Asked how she got better, he said: "We just took a very, very long time to spend a lot of time together and just work it out together."
He said Greta thought her parents were "huge hypocrites" because they were active advocates for refugees, noting that his daughter would ask "whose human rights are you standing up?"
Mr Thunberg said his wife stopped flying and had to "change her whole career".
He added: "To be honest, she didn't do it save the climate - she did it to save her child because she saw how much it meant to her, and then, when she did that, she saw how much she grew from that, how much energy she got from it."
He said he "became vegan" and Greta "got more and more energy" from this.
"I knew they were the right things to do because I understood the facts at that time, but I didn't do it to save the climate, I did it to save my child," he said.
'HATE?... SHE FINDS IT HILARIOUS'
On the abuse the teenager faces, Mr Thunberg said: "The hate, quite frankly, I don't know how she does it but she laughs most of the time, she finds it hilarious."
Greta, who has become a global icon for her activism, has been repeatedly trolled.
In October Piers Morgan sparked outrage on Good Morning Britain today after impersonating her.
The outspoken presenter was slamming civil disobedience group Extinction Rebellion when he launched a bizarre imitation of the 16-year-old climate activist.

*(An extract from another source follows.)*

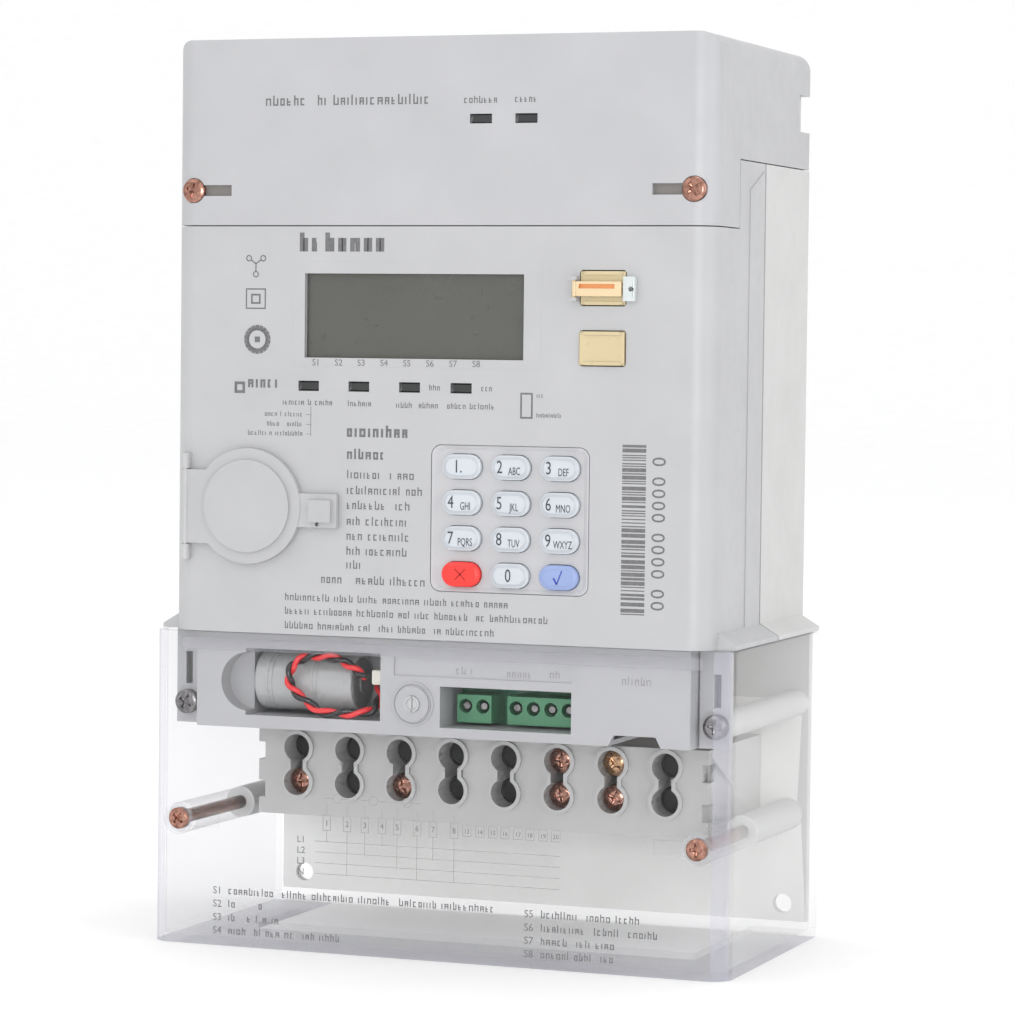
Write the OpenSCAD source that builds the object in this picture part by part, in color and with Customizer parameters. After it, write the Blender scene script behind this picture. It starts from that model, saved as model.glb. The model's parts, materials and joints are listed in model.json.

"How dare you, how dare you?" Morgan said, mocking Greta, who has Asperger's.
"You have stolen my morning, you have stolen my airtime. I have no life. How dare you?"
Morgan, 54, was using some of the Swedish activist's rhetoric from an impassioned speech at the UN Climate Action Summit earlier this year, when she accused those present - including Donald Trump - of "stealing my dreams, my childhood".
But Trump, who Greta famously glared at during a UN summit, called her a "very happy young girl looking forward to a bright future".
Later he retweeted one of his supporters who branded the teen an actress.
Russian leader Vladimir Putin also took aim at the teenager branding her "poorly informed" and saying she was "telling developing countries they should keep living in poverty".
Meanwhile a private school head teacher cruelly branded Greta "a little girl with mental problems" in a newsletter sent to parents.
Rodney Lynn, the principal of Coffs Harbour Christian Community Primary School in New South Wales, Australia, has been slammed for his comments about the climate activist.
He accused the Swede of promoting "doomsday waffle talk" and labelled her a "false prophet" in the letter sent out to students and parents.
But despite her detractors, Greta has been recognised for her devotion to fighting climate change.
Earlier this month she was named Time magazine's youngest ever person of the year.
Greta, who turns 17 in January, was awarded the recognition as she stood on a box to make a speech at the COP25 climate summit in Madrid.
She accused politicians and businessmen of using "creative PR" to duck their responsibilities and "not behaving as if we are in an emergency".
She stormed: "The biggest danger is not inaction; the real danger is when politicians and CEOs are making it look like real action is happening, when in fact almost nothing is being done apart from clever accounting and creative PR."